Did Nana Addo live a very fruitful and fulfilling professional life? Could he have built a hundred houses if he had so desired? Does he own a house built through his own sweat? Did he save the country huge cowries by staying in his own house during his tenure as Attorney-General and Minister of Foreign Affairs? If the answer to all these questions is a big YES, then why should we be bothered by the naughtiness of a political stooge?

Ayariga thinks he is only doing the bidding of his political masters by throwing mud at Nana Addo. What he fails to realize is that he is also exposing his idiocy to the whole world. As the saying goes, “The goat may go round soiling the whole town. But it forgets that it is soiling its anus as well.”

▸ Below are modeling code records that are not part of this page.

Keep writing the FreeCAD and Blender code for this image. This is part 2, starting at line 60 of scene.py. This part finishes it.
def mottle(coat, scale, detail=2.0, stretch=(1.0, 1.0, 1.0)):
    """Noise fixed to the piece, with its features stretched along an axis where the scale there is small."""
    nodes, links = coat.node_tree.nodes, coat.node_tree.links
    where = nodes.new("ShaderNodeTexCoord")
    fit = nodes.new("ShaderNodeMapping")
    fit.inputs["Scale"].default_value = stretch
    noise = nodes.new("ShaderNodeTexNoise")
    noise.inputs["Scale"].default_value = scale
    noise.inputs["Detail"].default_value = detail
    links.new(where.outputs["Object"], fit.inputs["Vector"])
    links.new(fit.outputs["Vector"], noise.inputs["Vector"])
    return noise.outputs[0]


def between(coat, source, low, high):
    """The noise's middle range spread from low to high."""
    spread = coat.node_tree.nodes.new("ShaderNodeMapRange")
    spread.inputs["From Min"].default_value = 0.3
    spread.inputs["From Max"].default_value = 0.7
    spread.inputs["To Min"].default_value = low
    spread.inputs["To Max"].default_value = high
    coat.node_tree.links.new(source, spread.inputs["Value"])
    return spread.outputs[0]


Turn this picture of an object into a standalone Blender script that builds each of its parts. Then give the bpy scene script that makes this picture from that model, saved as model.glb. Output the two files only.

Abusuapanin, the Commission on Human Rights and Administrative Justice (CHRAJ) has released the report on the Ford Expedition saga; and they did not disappoint me one bit. They did exactly as I expected. I’m very surprised some of my compatriots had expected otherwise. How could they expect a boot-licking CHRAJ boss to indict President Ogwanfunu in an election year?
CHRAJ report or not, nothing can change the fact that the circumstances under which the Burkinabe contractor, Djibril Kanazoe, met the then Vice-President smacks of corruption.  Per Djibril’s own account, he did not win a contract in Ghana the first time he submitted a proposal. After losing the bid, a friend called Mike Aidoo (Mikado), who knew  then Vice-President Ogwanfunu, now President, took him to salute (greet) the vice-president. Thus began the beautiful relationship between the two, which led to a USD100,000 gift exchanging hands.

The motive for Mikado taking Djibril to see then Vice-President Ogwanfunu is clear, isn’t it? He had lost a contract, so he needed someone who could pull strings to make things happen the next time. And did the new relationship he established with Vice-President Ogwanfunu not help him get subsequent contracts?

The paradoxical ruling by the CHRAJ makes interesting reading. In one breath the report says President Ogwanfunu breached the country’s gift policy. In another breath it says he has not broken any law. So, what is the punishment for breaching the country’s gift policy? Ours is indeed a land of jokers!

CHRAJ has given me a better insight to the saying, “You cannot convince a monkey that honey is sweeter than banana.” And all I can do is weep for Mother Ghana!